Il Giro di Lombardia ha segnato la fine di un’epoca per il ciclismo italiano. Dopo venti stagioni fra i professionisti, Domenico Pozzovivo ha deciso di dire addio allo sport professionistico. Una scelta complicata, ma arrivata dopo che lo scalatore lucano ha firmato alcune delle pagine più belle della disciplina, fra il record di partecipazioni al Giro d’Italia e l’infinita rincorsa a quel podio “rosa” che non si è mai concretizzato.
A quarantadue anni, dopo una serie infinita di cadute che hanno minato la sua carriera, l’ex atleta della VF Group-Bardiani CSF-Faizanè non smette di sognare e, con in tasca una laurea in economia aziendale e una in scienze motorie, punta a ridare lustro al ciclismo nel Sud Italia.
Come si è sentito quando ha terminato il Giro di Lombardia?
E’ stato più emozionante del solito, anche se non lottavo per la vittoria. Ho faticato a trattenere la commozione, un po’ perché si trattava di una gara così importante, un po’ perché non pensavo che quel tipo di fatica non l’avrei più fatta.
Quando ha deciso che avrebbe smesso?
E’ stata presa a inizio stagione, quando ho scelto di correre ancora un anno. Mi trovavo senza contratto e, anche qualora fossi riuscito a trovarlo, sarebbe stata comunque la mia ultima esperienza per inseguire il record di presenze al Giro d’Italia. Mi sarebbe bastato così perché ho fatto una carriera molto lunga e non ero più disposto a sopportare i numerosi rischi che questa ha comportato.
Quanto è stata importante la famiglia Reverberi per la carriera?
Moltissimo, perché sono stati loro a darmi fiducia ancora quand’ero Under 23. Ho avuto la possibilità di disputare il Giro d’Italia già al primo anno da professionista e da lì ho vissuto una crescita graduale che mi ha portato ad affacciarmi a palcoscenici ancor più importanti. Il finale ha rappresentato un ritorno alle origini ed è stato bello concludere dove avevo iniziato la carriera.
Cosa l’ha spinta a correre per vent’anni fra i professionisti?
Il piacere di vivere questo sport e sfidare continuamente sé stesso in primis. Paradossalmente il grave incidente che ho avuto nel 2019, quando una macchina mi ha travolto in allenamento, mi ha allungato la carriera visto che mi erano stati prospettati grossi problemi al gomito. Sono riuscito tuttavia a recuperare una certa mobilità e poter tornare in bici mi ha consentito di andare oltre quello che mi ero prospettato.
Quanto le cadute hanno impattato sulla sua carriera?

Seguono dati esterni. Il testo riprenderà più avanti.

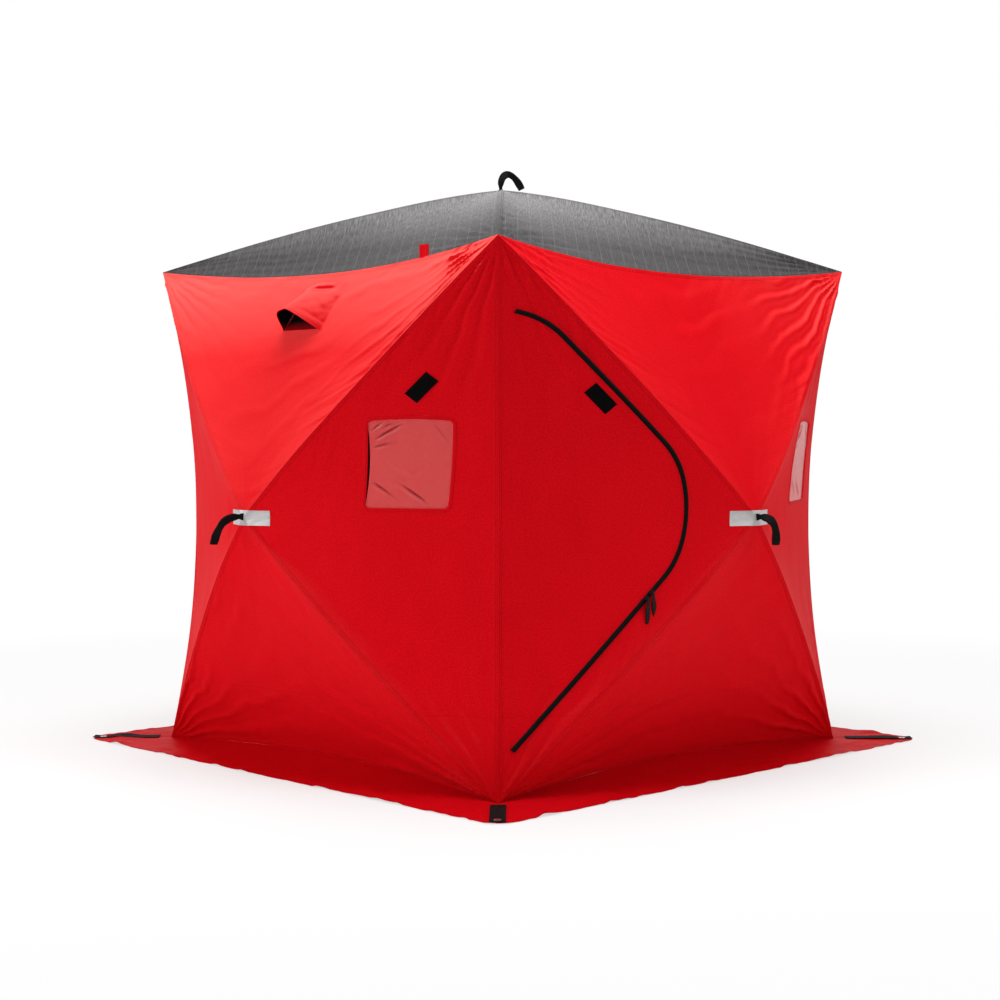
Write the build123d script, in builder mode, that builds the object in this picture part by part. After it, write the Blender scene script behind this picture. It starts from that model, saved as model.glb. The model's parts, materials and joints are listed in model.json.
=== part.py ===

E’ stato importante, ma mi hanno anche rafforzato facendomi crescere più velocemente del previsto. Ne avrei fatto anche a meno, soprattutto come l’incidente del 2019, ma esser riuscito a superare tutte queste difficoltà è per me un motivo d’orgoglio, che ha permesso a molti di prendermi come riferimento.
Com’è riuscito a conciliare studio e sport?
Lo studio è sempre stata una priorità perché mi è sempre piaciuto. La carriera professionistica chiedeva una dedizione quasi totale, anche se negli ultimi anni il ciclismo è un po’ cambiato. All’inizio c’era un approccio più rilassato e questo consentiva più facilmente di studiare. Nell’ultimo periodo il fattore agonistico è stato esasperato per ritagliarsi degli spazi non è stato facilissimo. Gli esami però non finiscono mai, per cui continuerò a studiare per tutta la vita.
Porterà avanti la passione della meteorologia?
Assolutamente sì, è nata sin da piccolo e mi ha aiutato anche nella mia professione, quando non esistevano le app meteo e alcune scelte di programmazione le facevo in base al meteo.
Qual è la vittoria più bella della carriera?
Quella a Lago Laceno, davanti ai miei tifosi che erano giunti lì per me. La squadra si era presa alcune responsabilità e ripagarla è stato fantastico.
In futuro il ciclismo potrà tornare a crescere al Sud?
Da quando eravamo giovani, la situazione non è migliorata di molto. A livello nazionale stiamo soffrendo per cui il Sud non beneficia di una situazione migliore. Io e Vincenzo (Nibali, NdR) siamo stati dei riferimenti per i giovani, ma dobbiamo rendere ancora più facile l’avvicinamento dei ragazzi al ciclismo, consentendo loro di non emigrare sin da giovanissimi.
Cosa farà ora che ha detto addio al ciclismo?
A breve diventerò papà. Con mia moglie la nostra prima esperienza, quindi cercheremo di esser al meglio dei genitori, anche se non mi dispiacerebbe sfruttare la mia esperienza nel ciclismo e trasmetterla come coach.